Bruno Itoua, ministro degli idrocarburi della Repubblica del Congo, ha dichiarato alla conferenza sull'energia di Città del Capo che le prime esportazioni avverranno entro dicembre 2023.

"Non si tratta solo di un'opportunità di investimento, ma anche di una straordinaria possibilità di costruire un'eredità", ha detto.

Le esportazioni di gas africane possono essere controverse, in quanto circa 600 milioni di persone, la metà di quelle del continente, non hanno accesso all'elettricità.

Ma i governi, alcuni dei quali sono in crisi di debito, sono sotto pressione per rastrellare royalties e tasse finché i prezzi sono alti.
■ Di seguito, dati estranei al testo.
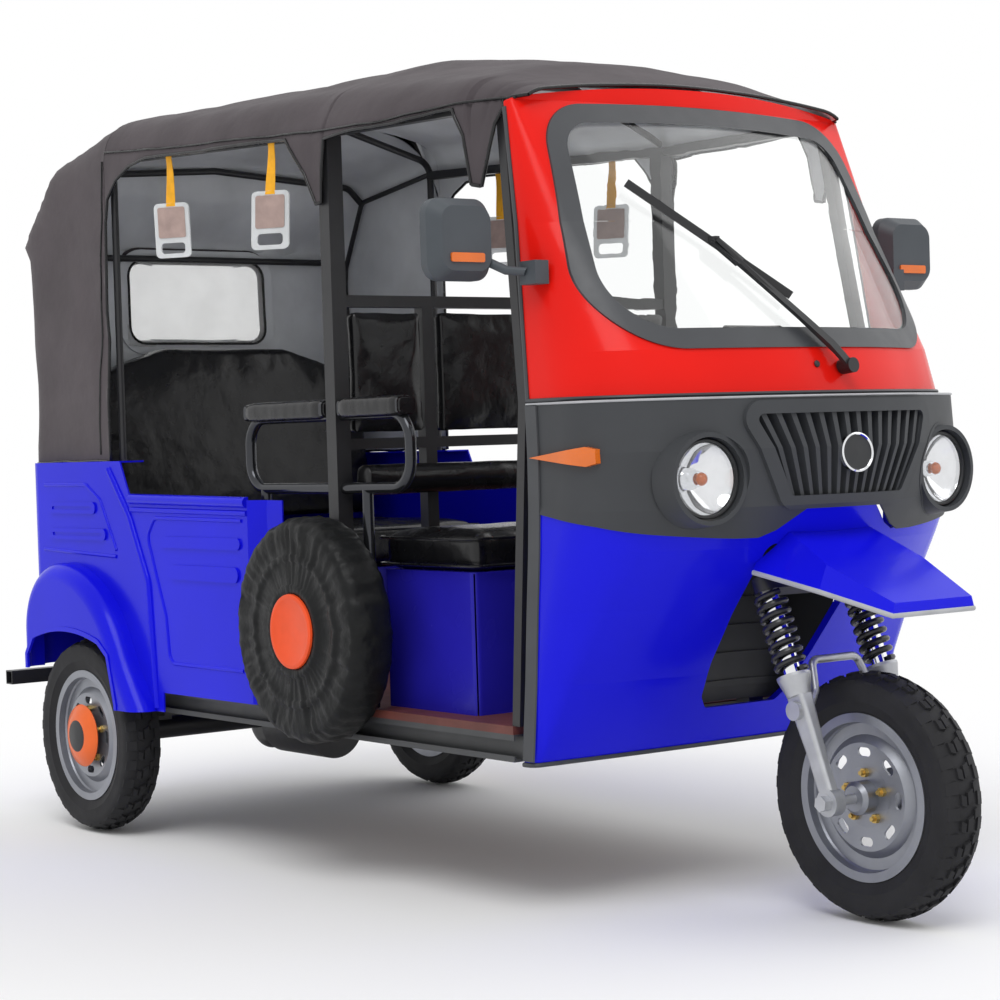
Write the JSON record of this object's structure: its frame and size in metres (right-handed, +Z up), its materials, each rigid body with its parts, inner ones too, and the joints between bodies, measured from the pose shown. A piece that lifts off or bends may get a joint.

Fagbule dell'AFC ha detto che non è insolito che i governi destinino una parte del gas degli impianti FLNG al consumo interno, ma che i progetti su larga scala destinati ai mercati interni sono difficili da finanziare a causa della quantità limitata di clienti in grado di pagare.

"Vedono la quantità di domanda di gas naturale marittimo che può essere consegnato in tutto il mondo e cercano di ottenerlo il prima possibile", ha detto.